Regulators, auditors, and clients all expect proof that standards are being met. Without digital systems, operators struggle to provide visibility, which erodes trust and increases liability.


4. Inconsistent standards across sites

Multi-site organizations often run like a patchwork quilt. One location follows procedures to the letter, while another cuts corners or forgets steps. This inconsistency damages brand reputation and increases risk.


5. Technology without outcomes
Larger providers already have multiple food safety vendors in play, but even with all the tools, there’s little in the way of unified reporting or actionable insights. The result is tech bloat without meaningful business value.



What the Solutions Look Like

The good news is that connected technology are no longer “someday” tools. They’re here now, and when used well, they completely flip the equation. Instead of asking frontline workers to do more, tech can take on the repetitive, low-value work so people can focus on food quality, service, and customer experience.

Here’s what that looks like:
Mobile-first checklists that replace paper logs and give staff real-time guidance on what to do, when to do it, and how to do it correctly.

Smart sensors that continuously monitor fridge and freezer temps, cooking probes that log results automatically, and operational data sensors that flag problems before they become disasters.

Automated reporting that eliminates the scramble before audits.
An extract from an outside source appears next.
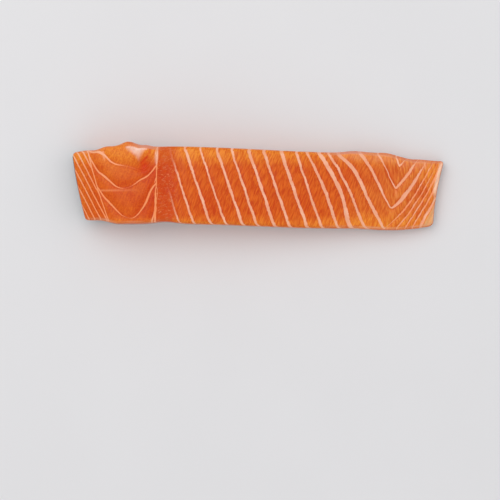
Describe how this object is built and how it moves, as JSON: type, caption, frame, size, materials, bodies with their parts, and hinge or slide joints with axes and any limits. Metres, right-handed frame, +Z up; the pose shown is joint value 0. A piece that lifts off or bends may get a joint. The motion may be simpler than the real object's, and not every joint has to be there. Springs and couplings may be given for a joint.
{
  "type": "skin-on salmon fillet",
  "caption": "Raw skin-on salmon fillet portion, cut straight across a side: thick rounded back end, thin belly end, pink flesh with white lines over silver skin.",
  "frame": {"origin": "middle of the footprint, on the floor that the skin rests on", "axes": "+X from the back of the fish to the belly, +Y across the portion from cut to cut, +Z up from the skin to the flesh side"},
  "size_m": [0.1856, 0.0444, 0.0235],
  "materials": {
    "flesh": "raw salmon flesh, moist, orange-pink, with pale fat lines between the flakes",
    "skin": "scaled fish skin, wet and silvery, dark blue-grey over the back and white at the belly"
  },
  "bodies": {
    "root": {"flesh": "flesh", "skin": "skin"}
  },
  "joints": []
}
Instead of pulling together piles of paperwork, reports are generated instantly and shared with whoever needs them.

AI-driven insights that don’t just say “something’s wrong,” but also predict what will happen next. If a freezer or fridge cycles is encountering problems around performance or maintaining temperature, management is prompted to investigate. If a freezer drifts out of range, maintenance gets notified before inventory is lost.

Consistent training and SOPs that can be rolled out across dozens or hundreds of sites at once, ensuring everyone is aligned and up to date.

Transparency for clients through real-time dashboards that build trust and show that operations are safe, compliant, and well-run.



How This Plays Out in the Real World

This isn’t abstract. Operators are already applying these solutions in ways that make a measurable difference:
Food safety assurance: systems make sure every meal is temped and logged without fail, creating an audit-ready trail without the paperwork.

Faster onboarding: New hires can be trained with guided digital checklists instead of relying on tribal knowledge or outdated binders.

Smarter operations: Managers spend less time chasing paperwork and more time leading their teams. Reports that used to take hours are ready in seconds.

Inventory and waste reduction: Forecasting tools help plan purchasing so food doesn’t go bad before it’s used, saving money and cutting waste.

Energy savings: Sensors tied to refrigeration systems that highlight inefficiencies and help operators reduce costs while meeting sustainability goals.

Multi-site benchmarking: Corporate leaders can compare performance across dozens or hundreds of sites, quickly spotting outliers and surfacing best practices.



Why This Shift Is Happening Now

Technology has reached a tipping point. For years it was a buzzword, but now it’s delivering real value. In senior living and for food service providers , urgency comes from strict regulations and the need to protect vulnerable residents. 



What the Future Looks Like

The end state is a kitchen and facilities operation that runs on intelligence, not paperwork. Picture this:

Every piece of equipment is connected. Every task is tracked automatically. Compliance isn’t an afterthought, it’s built into the system in real time. Managers don’t spend hours preparing reports, they get insights with the push of a button. Clients have full visibility into how their food operations are running, and staff have tools that make their jobs easier, not harder. And on top of it all, the usage of AI-powered applications begins to unlock efficiencies and value-adds not possible before.

That’s the future of food and facilities management. Not theory. Not hype. Just the practical application of technology and AI to one of the most important but overlooked industries in our daily lives. The companies that lean in now will set the standard for the next decade.